Lil: Less is Less When Applying Post-Training Sparse-Attention Algorithms in Long-Decode Stage
Identifies and mitigates a counterintuitive inefficiency in sparse-attention decoding for LLMs, offering practical gains for inference efficiency.
Sparse-attention algorithms in LLM decoding can paradoxically increase end-to-end complexity by inducing longer sequences due to information loss. The proposed early-stopping algorithm reduces token consumption by up to 90% with less than 2% accuracy degradation on reasoning benchmarks.

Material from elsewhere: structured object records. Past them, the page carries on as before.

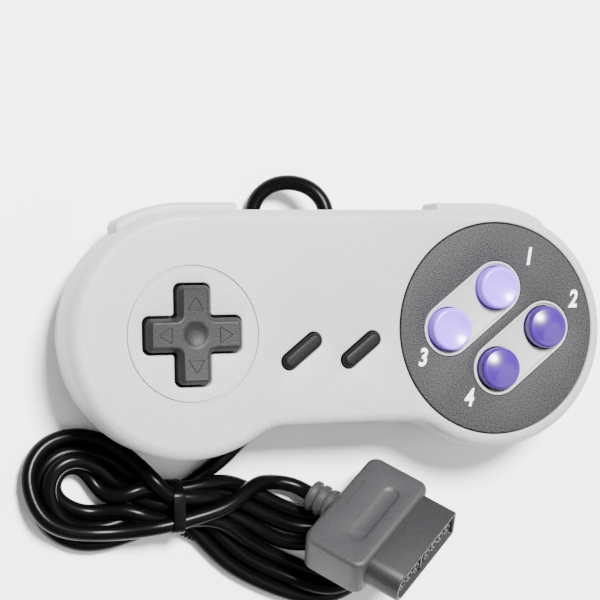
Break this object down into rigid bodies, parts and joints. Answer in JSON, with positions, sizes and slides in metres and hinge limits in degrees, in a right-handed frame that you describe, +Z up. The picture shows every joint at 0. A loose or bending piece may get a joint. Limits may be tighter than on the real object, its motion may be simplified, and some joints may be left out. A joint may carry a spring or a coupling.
{
  "type": "wired game controller",
  "caption": "Two-handed wired game controller with a direction pad, round face buttons, shoulder buttons and a tied hank of cord ending in a rectangular plug",
  "frame": {"origin": "on the surface that the controller lies on, under the middle of the box around the housing and its buttons", "axes": "+X from the direction pad to the round buttons, +Y to the edge with the shoulder buttons and the cord's gland, +Z up out of the face"},
  "size_m": [0.1491, 0.1078, 0.035],
  "materials": {
    "shell": "fine even grain",
    "plate": "coarse grain",
    "key": "satin",
    "concave_button": "gloss",
    "domed_button": "gloss",
    "membrane": "matte",
    "board": "solder resist",
    "chip": "matte",
    "can": "satin",
    "nylon": "satin",
    "wire": "satin",
    "steel": "bright",
    "cord": "gloss",
    "plug": "satin",
    "shroud": "satin",
    "contact": "bright"
  },
  "bodies": {
    "housing": {"front_shell": "shell", "rear_shell": "shell", "button_plate": "plate", "shoulder_pin_left": "steel", "shoulder_pin_right": "steel", "action_membrane": "membrane", "pad_membrane": "membrane", "select_start_membrane": "membrane", "main_board": "board", "encoder_chip": "chip", "capacitor": "can", "lead_header": "nylon", "lead_wires": "wire", "shoulder_board_left": "board", "shoulder_board_right": "board", "shoulder_dome_left": "membrane", "shoulder_dome_right": "membrane", "shoulder_wires_left": "wire", "shoulder_wires_right": "wire", "cord_lead": "cord", "cord_tail": "cord", "cord_hank": "cord", "cord_tie": "cord", "cord_gland": "cord", "plug_body": "plug", "plug_shroud": "shroud", "plug_strain_relief": "plug", "case_screw_1": "steel", "case_screw_2": "steel", "case_screw_3": "steel", "case_screw_4": "steel", "case_screw_5": "steel", "plug_contact_1": "contact", "plug_contact_2": "contact", "plug_contact_3": "contact", "plug_contact_4": "contact", "plug_contact_5": "contact", "plug_contact_6": "contact", "plug_contact_7": "contact"},
    "button_top": {"button_top": "concave_button"},
    "button_left": {"button_left": "concave_button"},
    "button_right": {"button_right": "domed_button"},
    "button_bottom": {"button_bottom": "domed_button"},
    "select_button": {"select_button": "key"},
    "start_button": {"start_button": "key"},
    "pad_pivot": {"pad_pivot": "nylon"},
    "direction_pad": {"direction_pad": "key"},
    "shoulder_button_left": {"shoulder_button_left": "shell"},
    "shoulder_button_right": {"shoulder_button_right": "shell"}
  },
  "joints": [
    {"name": "button_top_press", "type": "slide", "parent": "housing", "child": "button_top", "axis": [0, 0, -1], "range_m": [0, 0.0018], "stiffness_N_per_m": 400},
    {"name": "button_left_press", "type": "slide", "parent": "housing", "child": "button_left", "axis": [0, 0, -1], "range_m": [0, 0.0018], "stiffness_N_per_m": 400},
    {"name": "button_right_press", "type": "slide", "parent": "housing", "child": "button_right", "axis": [0, 0, -1], "range_m": [0, 0.0018], "stiffness_N_per_m": 400},
    {"name": "button_bottom_press", "type": "slide", "parent": "housing", "child": "button_bottom", "axis": [0, 0, -1], "range_m": [0, 0.0018], "stiffness_N_per_m": 400},
    {"name": "select_button_press", "type": "slide", "parent": "housing", "child": "select_button", "axis": [0, 0, -1], "range_m": [0, 0.0012], "stiffness_N_per_m": 500},
    {"name": "start_button_press", "type": "slide", "parent": "housing", "child": "start_button", "axis": [0, 0, -1], "range_m": [0, 0.0012], "stiffness_N_per_m": 500},
    {"name": "pad_tilt_up_down", "type": "hinge", "parent": "housing", "child": "pad_pivot", "pos_m": [-0.041, -0.001, 0.02], "axis": [1, 0, 0], "range_deg": [-3.5, 3.5], "stiffness_Nm_per_rad": 0.12},
    {"name": "pad_tilt_left_right", "type": "hinge", "parent": "pad_pivot", "child": "direction_pad", "pos_m": [-0.041, -0.001, 0.02], "axis": [0, 1, 0], "range_deg": [-3.5, 3.5], "stiffness_Nm_per_rad": 0.12},
    {"name": "shoulder_left_press", "type": "hinge", "parent": "housing", "child": "shoulder_button_left", "pos_m": [-0.024, 0.0233, 0.0145], "axis": [0, 0, 1], "range_deg": [0, 4], "stiffness_Nm_per_rad": 0.5},
    {"name": "shoulder_right_press", "type": "hinge", "parent": "housing", "child": "shoulder_button_right", "pos_m": [0.024, 0.0233, 0.0145], "axis": [0, 0, -1], "range_deg": [0, 4], "stiffness_Nm_per_rad": 0.5}
  ]
}
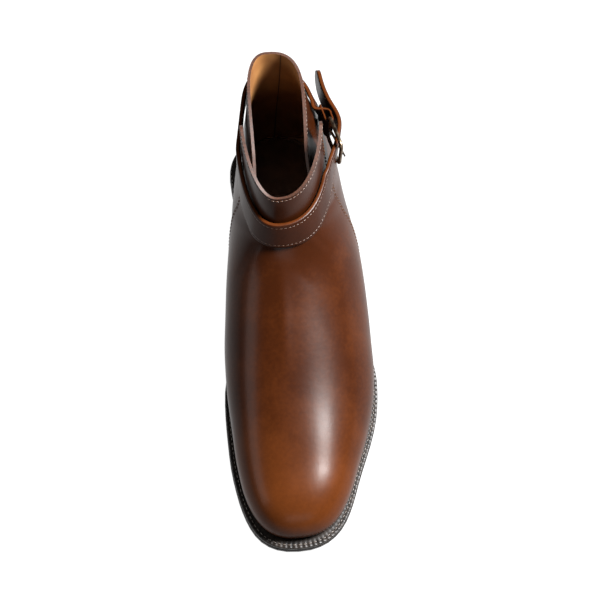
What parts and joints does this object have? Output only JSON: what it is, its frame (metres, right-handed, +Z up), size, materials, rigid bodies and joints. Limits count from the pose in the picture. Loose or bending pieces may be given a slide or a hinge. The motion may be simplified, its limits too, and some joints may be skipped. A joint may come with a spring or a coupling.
{
  "type": "jodhpur boot",
  "caption": "Left men's jodhpur boot in burnished brown calf, with a plain toe, a wrapped ankle strap with a side buckle, a stitched black welt and a stacked heel.",
  "frame": {"origin": "middle of the heel's tread, where the boot stands on the floor", "axes": "-Y towards the toe, +X towards the wearer's outer side, +Z up"},
  "size_m": [0.107, 0.308, 0.1522],
  "materials": {
    "calf": "gloss",
    "edge": "satin",
    "insole_leather": "matte",
    "rubber": "matte",
    "metal": "satin"
  },
  "bodies": {
    "root": {"upper": "calf", "strap": "calf", "buckle_frame": "metal", "buckle_prong": "metal", "welt": "edge", "outsole": "edge", "insole": "insole_leather", "heel_lift_1": "edge", "heel_lift_2": "edge", "heel_lift_3": "edge", "heel_top_piece": "rubber"}
  },
  "joints": []
}
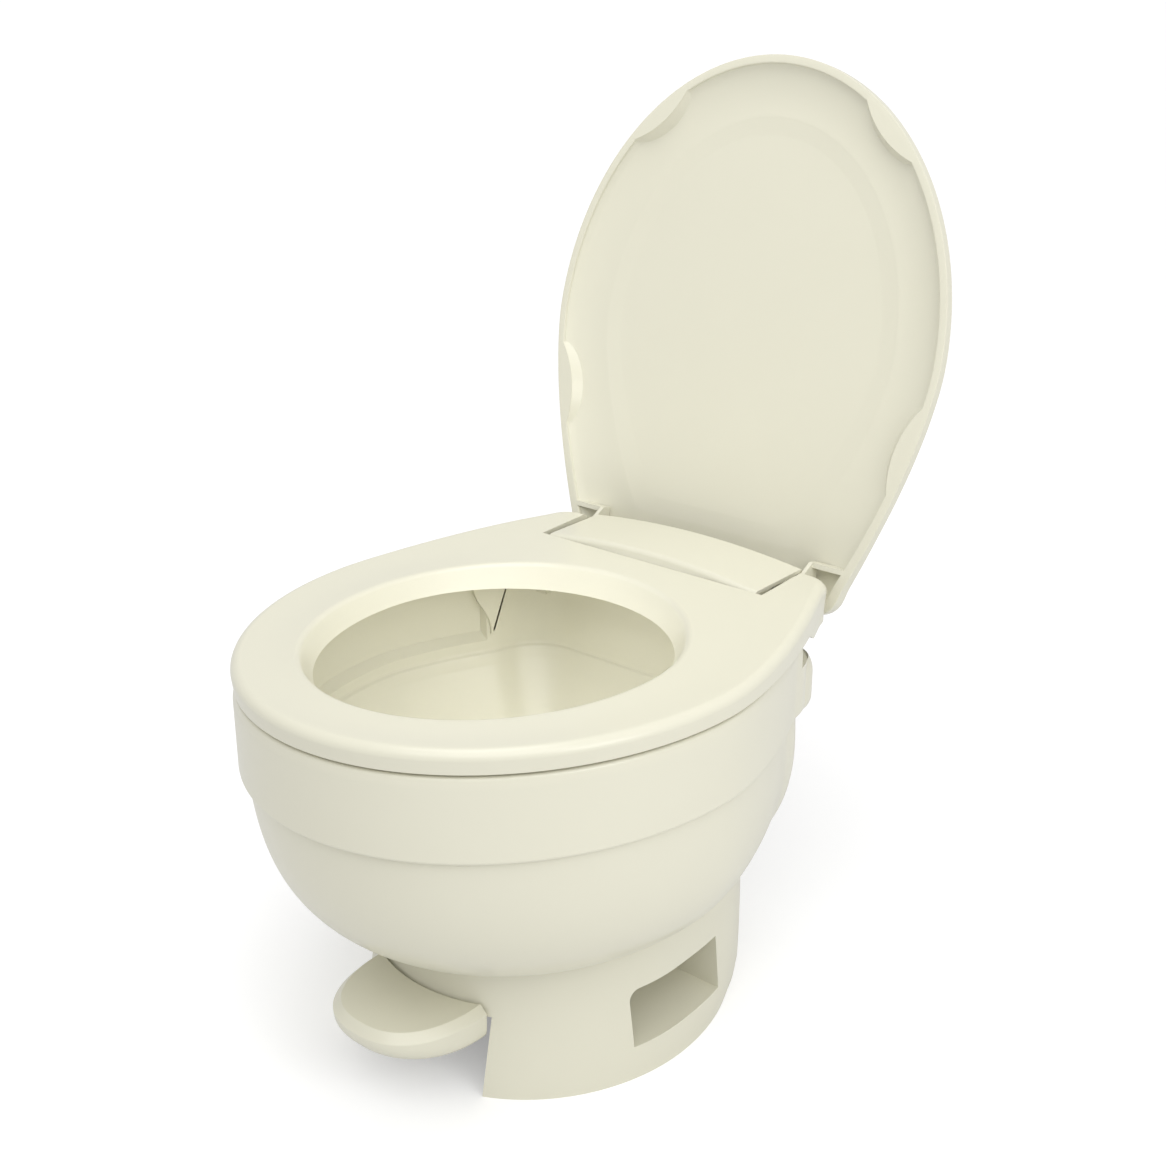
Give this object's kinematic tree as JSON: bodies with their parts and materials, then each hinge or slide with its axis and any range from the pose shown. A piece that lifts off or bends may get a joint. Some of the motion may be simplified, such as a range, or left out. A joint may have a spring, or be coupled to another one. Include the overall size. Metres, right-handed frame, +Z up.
{
  "type": "rv toilet",
  "caption": "Low plastic motorhome toilet with a round bowl on a waisted pedestal, a hinged seat and lid, and a foot pedal that turns a ball valve and opens the flush water.",
  "frame": {"origin": "middle of the bounding box, on the floor", "axes": "+X to the right of the toilet as seen from its front, +Y to the rear, +Z up"},
  "size_m": [0.378, 0.5312, 0.6994],
  "materials": {
    "shell": "glossy bone moulding",
    "inner_plastic": "satin",
    "rubber": "matt",
    "steel": "plated",
    "brass": "turned",
    "white_plastic": "natural moulding",
    "black_plastic": "satin",
    "tube": "semi-clear hose"
  },
  "bodies": {
    "base": {"bolt_washer_left": "steel", "bolt_washer_right": "steel", "bowl": "shell", "bowl_seal": "rubber", "bowl_skirt": "shell", "breaker_cap": "white_plastic", "closet_bolt_left": "steel", "closet_bolt_right": "steel", "closet_nut_left": "steel", "closet_nut_right": "steel", "flange_screw_1": "steel", "flange_screw_2": "steel", "flange_screw_3": "steel", "flange_screw_4": "steel", "flush_nozzle": "shell", "flush_tube": "tube", "hinge_bracket": "inner_plastic", "hinge_cover": "shell", "hinge_pin_left": "steel", "hinge_pin_right": "steel", "outlet_gasket": "rubber", "pedal_bushing_left": "white_plastic", "pedal_bushing_right": "white_plastic", "pedestal": "shell", "return_spring": "steel", "rim_ring": "shell", "supply_nipple": "white_plastic", "supply_tube": "tube", "vacuum_breaker_body": "white_plastic", "valve_cap": "white_plastic", "valve_housing": "black_plastic", "water_valve_body": "white_plastic"},
    "lid_body": {"lid": "shell"},
    "seat_body": {"seat": "shell", "seat_bumper_front_right": "rubber", "seat_bumper_front_left": "rubber", "seat_bumper_rear_right": "rubber", "seat_bumper_rear_left": "rubber"},
    "pedal_body": {"pedal": "shell", "pedal_shaft": "steel", "pedal_gear": "white_plastic", "crank": "steel"},
    "ball_body": {"valve_ball": "white_plastic", "ball_pinion": "white_plastic"},
    "rod_body": {"valve_rod": "steel", "valve_plunger": "brass"},
    "nut_body": {"swivel_nut": "black_plastic"},
    "float_body": {"breaker_float": "black_plastic"}
  },
  "joints": [
    {"name": "lid_hinge", "type": "hinge", "parent": "base", "child": "lid_body", "pos_m": [0, 0.1424, 0.307], "axis": [1, 0, 0], "range_deg": [0, 104]},
    {"name": "seat_hinge", "type": "hinge", "parent": "base", "child": "seat_body", "pos_m": [0, 0.1424, 0.307], "axis": [1, 0, 0], "range_deg": [-102, 0]},
    {"name": "pedal_hinge", "type": "hinge", "parent": "base", "child": "pedal_body", "pos_m": [0, -0.11185, 0.062], "axis": [1, 0, 0], "range_deg": [0, 20], "stiffness_Nm_per_rad": 4, "springref_deg": -14.32},
    {"name": "ball_turn", "type": "hinge", "parent": "base", "child": "ball_body", "pos_m": [0, -0.0256, 0.062], "axis": [1, 0, 0], "range_deg": [-95, 0]},
    {"name": "rod_slide", "type": "slide", "parent": "base", "child": "rod_body", "axis": [0, -1, 0], "range_m": [0, 0.0092]},
    {"name": "nut_turn", "type": "hinge", "parent": "base", "child": "nut_body", "pos_m": [-0.064, 0.1324, 0.088], "axis": [0, 1, 0], "continuous": true},
    {"name": "float_lift", "type": "slide", "parent": "base", "child": "float_body", "axis": [0, 0, 1], "range_m": [0, 0.032]}
  ],
  "couplings": [
    {"joint": "ball_turn", "follows": "pedal_hinge", "ratio": -4.75},
    {"joint": "rod_slide", "follows": "pedal_hinge", "m_per_rad": 0.026}
  ]
}
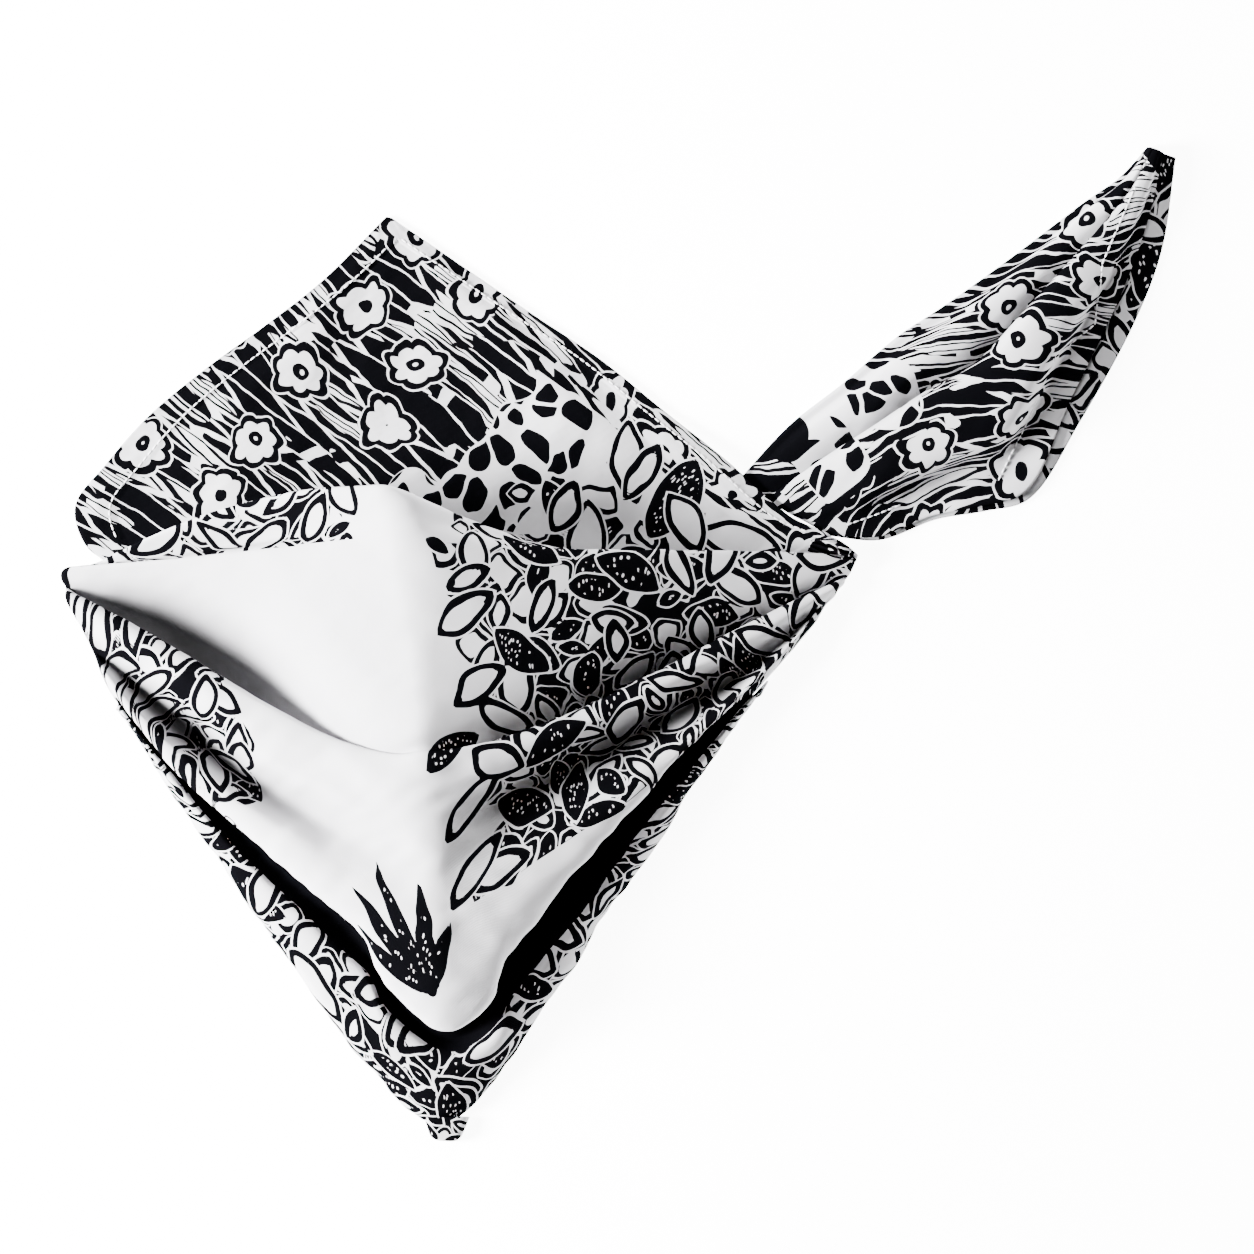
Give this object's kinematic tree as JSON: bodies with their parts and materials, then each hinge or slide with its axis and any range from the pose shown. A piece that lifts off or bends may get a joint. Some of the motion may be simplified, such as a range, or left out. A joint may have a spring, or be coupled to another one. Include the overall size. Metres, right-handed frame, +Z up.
{
  "type": "head wrap",
  "caption": "Printed cotton head wrap folded to a pointed cowl and laid flat: pleated front drape over a hemmed back flap, with a folded tie tail at one side.",
  "frame": {"origin": "centre of the bounding box in plan, on the surface that the wrap lies on", "axes": "+X runs towards the tie tail, +Y towards the pointed back flap, +Z up, away from the surface"},
  "size_m": [0.407, 0.3631, 0.0536],
  "materials": {
    "printed_cotton": "matt plain-weave cotton, white ground with a black botanical print"
  },
  "bodies": {
    "root": {"back_panel": "printed_cotton", "front_drape": "printed_cotton", "tie_tail": "printed_cotton", "corner_gather": "printed_cotton", "tip_tuck": "printed_cotton"}
  },
  "joints": []
}
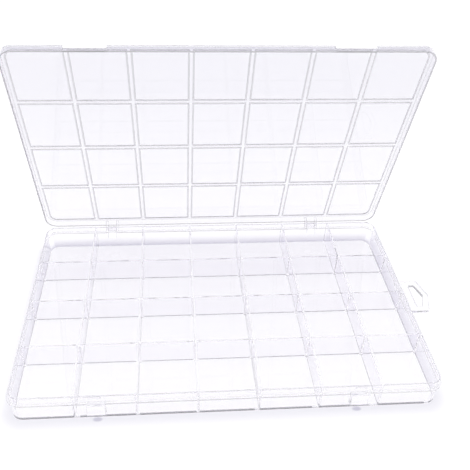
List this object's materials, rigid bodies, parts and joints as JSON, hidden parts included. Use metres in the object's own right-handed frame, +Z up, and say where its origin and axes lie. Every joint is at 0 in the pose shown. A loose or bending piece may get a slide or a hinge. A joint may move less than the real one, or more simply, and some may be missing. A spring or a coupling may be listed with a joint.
{
  "type": "bead storage box",
  "caption": "Shallow clear plastic storage box with a hinged, snap-shut lid, a grid of compartments with lift-out dividers, and a hang loop at one end.",
  "frame": {"origin": "Centre of the tray's flat foot, on the surface the box stands on.", "axes": "+X along the long side, towards the end with the hang loop. +Y towards the hinged side. +Z up, out of the compartments."},
  "size_m": [0.3634, 0.2296, 0.2316],
  "materials": {
    "clear_plastic": "clear, glossy moulded polystyrene with a faint lavender cast in its thick edges"
  },
  "bodies": {
    "tray": {"tray": "clear_plastic"},
    "lid": {"lid": "clear_plastic"},
    "divider_c1_r1": {"divider_c1_r1": "clear_plastic"},
    "divider_c1_r2": {"divider_c1_r2": "clear_plastic"},
    "divider_c1_r3": {"divider_c1_r3": "clear_plastic"},
    "divider_c2_r1": {"divider_c2_r1": "clear_plastic"},
    "divider_c2_r2": {"divider_c2_r2": "clear_plastic"},
    "divider_c2_r3": {"divider_c2_r3": "clear_plastic"},
    "divider_c3_r1": {"divider_c3_r1": "clear_plastic"},
    "divider_c3_r2": {"divider_c3_r2": "clear_plastic"},
    "divider_c3_r3": {"divider_c3_r3": "clear_plastic"},
    "divider_c4_r1": {"divider_c4_r1": "clear_plastic"},
    "divider_c4_r2": {"divider_c4_r2": "clear_plastic"},
    "divider_c4_r3": {"divider_c4_r3": "clear_plastic"},
    "divider_c5_r1": {"divider_c5_r1": "clear_plastic"},
    "divider_c5_r2": {"divider_c5_r2": "clear_plastic"},
    "divider_c5_r3": {"divider_c5_r3": "clear_plastic"},
    "divider_c6_r1": {"divider_c6_r1": "clear_plastic"},
    "divider_c6_r2": {"divider_c6_r2": "clear_plastic"},
    "divider_c6_r3": {"divider_c6_r3": "clear_plastic"},
    "divider_c7_r1": {"divider_c7_r1": "clear_plastic"},
    "divider_c7_r2": {"divider_c7_r2": "clear_plastic"},
    "divider_c7_r3": {"divider_c7_r3": "clear_plastic"}
  },
  "joints": [
    {"name": "lid_hinge", "type": "hinge", "parent": "tray", "child": "lid", "pos_m": [0, 0.112, 0.018], "axis": [-1, 0, 0], "range_deg": [-74, 106]},
    {"name": "divider_c1_r1_lift", "type": "slide", "parent": "tray", "child": "divider_c1_r1", "axis": [0, 0, 1], "range_m": [0, 0.03]},
    {"name": "divider_c1_r2_lift", "type": "slide", "parent": "tray", "child": "divider_c1_r2", "axis": [0, 0, 1], "range_m": [0, 0.03]},
    {"name": "divider_c1_r3_lift", "type": "slide", "parent": "tray", "child": "divider_c1_r3", "axis": [0, 0, 1], "range_m": [0, 0.03]},
    {"name": "divider_c2_r1_lift", "type": "slide", "parent": "tray", "child": "divider_c2_r1", "axis": [0, 0, 1], "range_m": [0, 0.03]},
    {"name": "divider_c2_r2_lift", "type": "slide", "parent": "tray", "child": "divider_c2_r2", "axis": [0, 0, 1], "range_m": [0, 0.03]},
    {"name": "divider_c2_r3_lift", "type": "slide", "parent": "tray", "child": "divider_c2_r3", "axis": [0, 0, 1], "range_m": [0, 0.03]},
    {"name": "divider_c3_r1_lift", "type": "slide", "parent": "tray", "child": "divider_c3_r1", "axis": [0, 0, 1], "range_m": [0, 0.03]},
    {"name": "divider_c3_r2_lift", "type": "slide", "parent": "tray", "child": "divider_c3_r2", "axis": [0, 0, 1], "range_m": [0, 0.03]},
    {"name": "divider_c3_r3_lift", "type": "slide", "parent": "tray", "child": "divider_c3_r3", "axis": [0, 0, 1], "range_m": [0, 0.03]},
    {"name": "divider_c4_r1_lift", "type": "slide", "parent": "tray", "child": "divider_c4_r1", "axis": [0, 0, 1], "range_m": [0, 0.03]},
    {"name": "divider_c4_r2_lift", "type": "slide", "parent": "tray", "child": "divider_c4_r2", "axis": [0, 0, 1], "range_m": [0, 0.03]},
    {"name": "divider_c4_r3_lift", "type": "slide", "parent": "tray", "child": "divider_c4_r3", "axis": [0, 0, 1], "range_m": [0, 0.03]},
    {"name": "divider_c5_r1_lift", "type": "slide", "parent": "tray", "child": "divider_c5_r1", "axis": [0, 0, 1], "range_m": [0, 0.03]},
    {"name": "divider_c5_r2_lift", "type": "slide", "parent": "tray", "child": "divider_c5_r2", "axis": [0, 0, 1], "range_m": [0, 0.03]},
    {"name": "divider_c5_r3_lift", "type": "slide", "parent": "tray", "child": "divider_c5_r3", "axis": [0, 0, 1], "range_m": [0, 0.03]},
    {"name": "divider_c6_r1_lift", "type": "slide", "parent": "tray", "child": "divider_c6_r1", "axis": [0, 0, 1], "range_m": [0, 0.03]},
    {"name": "divider_c6_r2_lift", "type": "slide", "parent": "tray", "child": "divider_c6_r2", "axis": [0, 0, 1], "range_m": [0, 0.03]},
    {"name": "divider_c6_r3_lift", "type": "slide", "parent": "tray", "child": "divider_c6_r3", "axis": [0, 0, 1], "range_m": [0, 0.03]},
    {"name": "divider_c7_r1_lift", "type": "slide", "parent": "tray", "child": "divider_c7_r1", "axis": [0, 0, 1], "range_m": [0, 0.03]},
    {"name": "divider_c7_r2_lift", "type": "slide", "parent": "tray", "child": "divider_c7_r2", "axis": [0, 0, 1], "range_m": [0, 0.03]},
    {"name": "divider_c7_r3_lift", "type": "slide", "parent": "tray", "child": "divider_c7_r3", "axis": [0, 0, 1], "range_m": [0, 0.03]}
  ]
}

Large language models (LLMs) demonstrate strong capabilities across a wide range of complex tasks and are increasingly deployed at scale, placing significant demands on inference efficiency. Prior work typically decomposes inference into prefill and decode stages, with the decode stage dominating total latency. To reduce time and memory complexity in the decode stage, a line of work introduces sparse-attention algorithms. In this paper, we show, both empirically and theoretically, that sparse attention can paradoxically increase end-to-end complexity: information loss often induces significantly longer sequences, a phenomenon we term ``Less is Less'' (Lil). To mitigate the Lil problem, we propose an early-stopping algorithm that detects the threshold where information loss exceeds information gain during sparse decoding. Our early-stopping algorithm reduces token consumption by up to 90% with a marginal accuracy degradation of less than 2% across reasoning-intensive benchmarks.